Pointée du doigt pour sa gestion de la crise sanitaire, l’UE s’attire les critiques de ses administrés y compris en France, a admis Michel Barnier lors d’un colloque au Touquet.
L’ancien négociateur du Brexit côté bruxellois craint le ras-bol des Français face à une Europe jugée trop «bureaucratique», mais également défaillante en matière d’immigration et de contrôle des frontières. Une «colère sociale» qui réveille les envies de Frexit dans certaines régions, selon l’ancien ministre.
«On peut se demander pourquoi dans certains cas, une majorité de citoyens votent contre Bruxelles, au point de vouloir quitter l’UE, non seulement au Royaume-Uni, mais ici en France, dans les régions du nord ou de l’est […]. Nous pourrions tirer les leçons du Brexit pour nous-mêmes. Il est trop tard pour le Royaume-Uni mais pas pour nous», a déclaré Michel Barnier lors de ce colloque.

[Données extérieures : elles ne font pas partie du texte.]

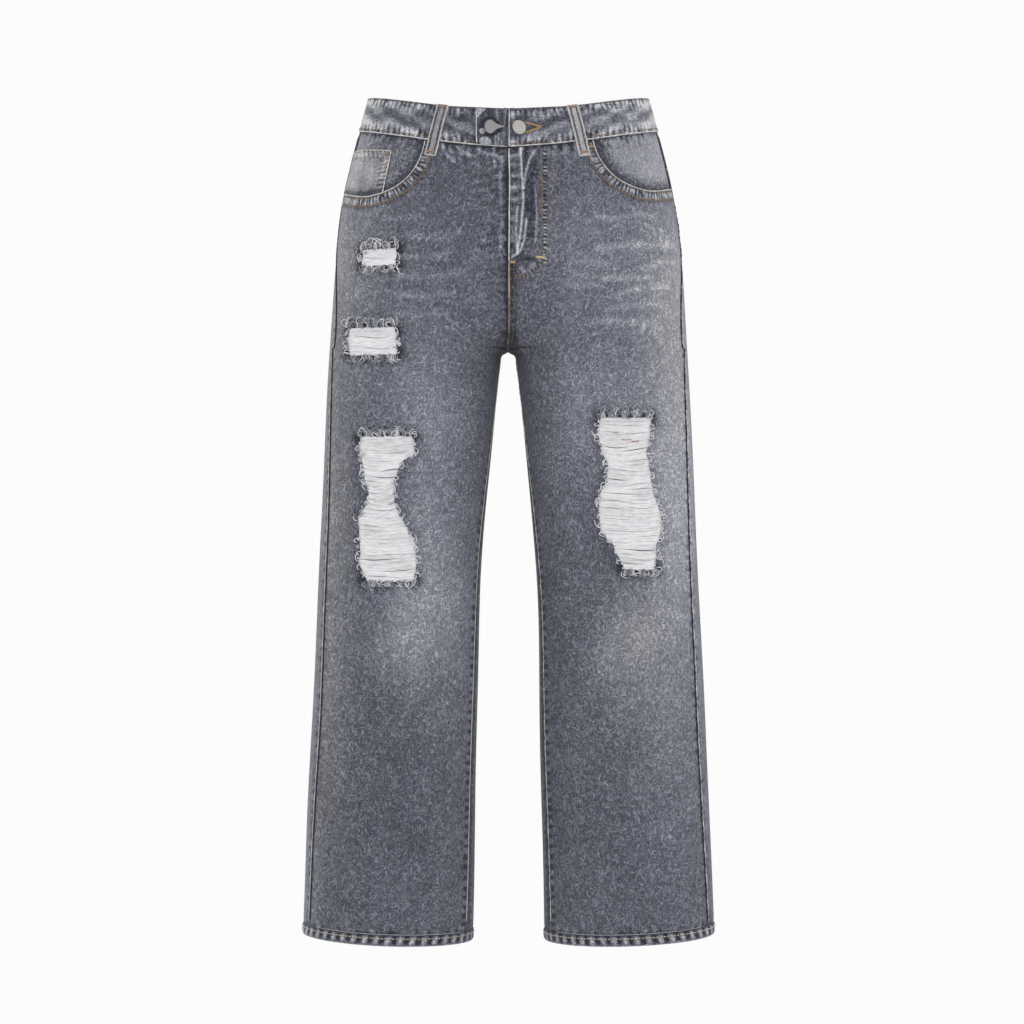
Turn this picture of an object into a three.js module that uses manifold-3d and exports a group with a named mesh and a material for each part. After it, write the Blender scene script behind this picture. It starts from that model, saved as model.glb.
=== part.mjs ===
// Ripped jeans: a pair of high-rise, straight-leg denim trousers with torn thighs and knees, filled
// out as if worn. Every piece that is cut and sewn on is a wall of cloth of its own.
//
// Millimetres, +Z up. The wearer faces -Y and the wearer's left is +X. The origin is the middle of the
// waist opening, halfway up the waistband at the sides, where the wearer's waist holds the garment.
//
// The cloth lies on one form: at each height a half section runs from the side (share 0) round the
// front to the inner end (share 1), and round the back (share -1). Above the crotch the inner end is on
// the middle plane, and below it the two meet and close the leg. A place on the form is (share, z), and
// a height off it is measured outwards.
import * as THREE from "three";
import { mergeVertices } from "three/addons/utils/BufferGeometryUtils.js";
import Module from "manifold-3d";

const wasm = await Module();
wasm.setup();

// ---- Driving dimensions ----
const SEAM_GAP = 0.35; // between pieces that are sewn edge to edge
const HALF_GAP = SEAM_GAP / 2;
const CUT_INSET = 0.35; // between a hole cut in a panel and what fills it
const DENIM = 1.2; // one thickness of cloth
const CROTCH_Z = -275;
const CROTCH_ARCH = 8; // radius of the arch between the legs
const HEM_Z = -951; // lower edge of the hem at the middle of the leg
const HEM_TILT = 0.039; // the hem rises outwards, square to the leg
const HEM_MIDDLE_X = 140;
const HEM_HEIGHT = 13;

// Profiles over the height: [z, value] from the waist down.
const SIDE_X = profile([
  [18, 161], [-38, 177], [-94, 190], [-163, 199.5], [-275, 207], [-400, 213], [-549, 220.5], [-951, 239],
]);
const GAP_X = profile([
  [-283, 8.6], [-330, 14], [-400, 21], [-465, 27], [-549, 32.5], [-660, 35.5], [-951, 41],
]);
const FRONT_DEPTH = profile([
  [18, 79], [-38, 91], [-94, 102.5], [-163, 110], [-275, 106], [-400, 95], [-549, 86], [-951, 80],
]);
const BACK_DEPTH = profile([
  [18, 82], [-38, 95.5], [-94, 110], [-163, 121], [-220, 121], [-300, 108], [-400, 97], [-549, 87],
  [-951, 81],
]);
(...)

L’ancien ministre a souligné qu’il importait de «comprendre pourquoi» les Britanniques avaient voté à 52% en faveur d’une sortie de l’UE, afin de mieux «rassurer» les Européens restants. Outre la gestion des flux migratoires, Michel Barnier a également pointé du doigt les «dérives de la mondialisation» et la ligne économique «souvent ultra-libérale» de l’Europe.

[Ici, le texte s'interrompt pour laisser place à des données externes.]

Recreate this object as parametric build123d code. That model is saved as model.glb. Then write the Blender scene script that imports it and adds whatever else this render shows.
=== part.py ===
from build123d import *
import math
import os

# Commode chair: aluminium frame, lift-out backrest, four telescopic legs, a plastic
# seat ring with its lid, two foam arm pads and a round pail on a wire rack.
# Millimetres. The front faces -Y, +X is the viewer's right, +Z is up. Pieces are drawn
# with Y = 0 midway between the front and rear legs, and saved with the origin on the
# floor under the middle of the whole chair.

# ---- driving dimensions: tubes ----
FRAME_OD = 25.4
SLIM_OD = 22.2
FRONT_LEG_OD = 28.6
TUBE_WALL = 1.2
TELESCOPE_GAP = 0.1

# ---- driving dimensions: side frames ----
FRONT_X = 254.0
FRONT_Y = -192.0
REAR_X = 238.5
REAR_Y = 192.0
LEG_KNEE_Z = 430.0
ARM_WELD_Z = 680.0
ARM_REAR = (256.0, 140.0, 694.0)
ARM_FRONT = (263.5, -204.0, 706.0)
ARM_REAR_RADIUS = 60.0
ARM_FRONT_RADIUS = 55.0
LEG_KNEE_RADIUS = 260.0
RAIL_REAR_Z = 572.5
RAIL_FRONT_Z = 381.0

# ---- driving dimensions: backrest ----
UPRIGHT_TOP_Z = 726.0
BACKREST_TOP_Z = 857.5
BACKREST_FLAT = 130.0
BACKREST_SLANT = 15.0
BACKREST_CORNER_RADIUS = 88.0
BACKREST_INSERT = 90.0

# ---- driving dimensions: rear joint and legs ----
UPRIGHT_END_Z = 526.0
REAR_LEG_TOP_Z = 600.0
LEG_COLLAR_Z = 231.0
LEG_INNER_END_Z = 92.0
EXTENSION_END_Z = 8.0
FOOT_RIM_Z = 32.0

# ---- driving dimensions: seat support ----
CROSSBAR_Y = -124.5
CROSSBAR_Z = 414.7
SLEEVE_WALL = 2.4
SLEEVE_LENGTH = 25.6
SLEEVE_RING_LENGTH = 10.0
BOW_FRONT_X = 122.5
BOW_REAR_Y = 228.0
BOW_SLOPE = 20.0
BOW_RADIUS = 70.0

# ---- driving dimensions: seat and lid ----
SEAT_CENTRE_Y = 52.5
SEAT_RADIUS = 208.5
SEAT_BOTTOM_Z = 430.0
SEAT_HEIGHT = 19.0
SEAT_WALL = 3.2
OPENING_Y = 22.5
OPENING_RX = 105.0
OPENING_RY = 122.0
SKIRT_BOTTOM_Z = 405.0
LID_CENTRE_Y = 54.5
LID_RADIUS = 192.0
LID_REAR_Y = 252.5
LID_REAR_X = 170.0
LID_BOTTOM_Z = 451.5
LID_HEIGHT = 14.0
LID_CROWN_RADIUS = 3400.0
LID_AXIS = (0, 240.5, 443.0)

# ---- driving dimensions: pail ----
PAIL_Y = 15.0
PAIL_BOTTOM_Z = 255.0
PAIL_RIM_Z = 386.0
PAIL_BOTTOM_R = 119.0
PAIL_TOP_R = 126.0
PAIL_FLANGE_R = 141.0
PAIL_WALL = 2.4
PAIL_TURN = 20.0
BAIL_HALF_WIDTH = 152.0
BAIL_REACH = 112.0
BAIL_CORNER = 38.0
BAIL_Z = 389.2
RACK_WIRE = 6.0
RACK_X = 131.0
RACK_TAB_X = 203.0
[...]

Alors que le Vieux Continent reste tributaire des livraisons de vaccins anti-Covid étrangers, comme le prouve le déploiement retardé de la préparation de Johnson & Johnson, l’ancien Monsieur Brexit a préconisé d’accentuer les efforts de recherche et de production dans le domaine de la santé.
Le risque d’être «exclue de la table»
Michel Barnier a également insisté sur la nécessité pour les Européens de peser «ensemble» à la table des négociations, dans un monde où la géopolitique s’est redessinée. Le responsable a mis l’accent sur l’émergence de nouvelles puissances, avec lesquelles l’UE doit désormais composer.

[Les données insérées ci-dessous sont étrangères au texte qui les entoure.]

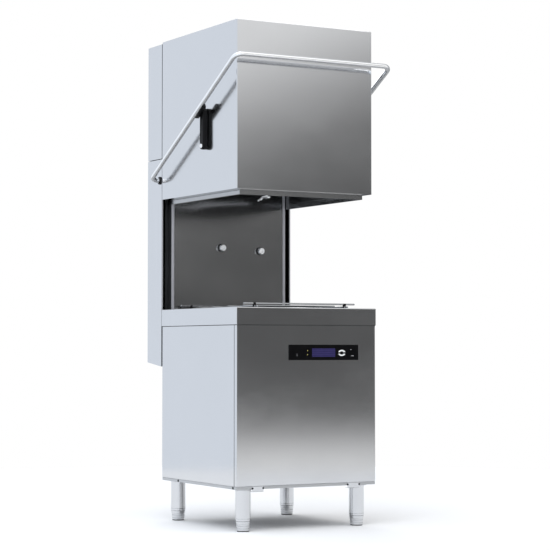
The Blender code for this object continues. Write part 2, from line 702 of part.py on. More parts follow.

«Des pays ont fini d’émerger et sont autour de la table, la Chine, l’Inde, le Brésil, la Russie. De grands pays continents, qui ont suffisamment de ressources, d’espace, de population pour compter tout seul et participer à l’ordre ou au désordre du monde. La question pour l’Europe est "comment fait-on à cette table?". Comment défend-on nos intérêts, nos valeurs, sans complexe?», a déclaré Michel Barnier au Touquet.
L’ancien ministre a souligné le risque pour l’Europe d’être «exclue» de cette grande table et de devenir le «sous-traitant» de ces nouveaux acteurs qui «ne demandent plus la permission» pour s’affirmer.
Pour «remettre l’Europe dans le bon sens», Michel Barnier a donc appelé la France à assumer ses responsabilités et à sortir de la «naïveté européenne», durant le premier semestre 2022, où elle assurera la présidence de l’UE.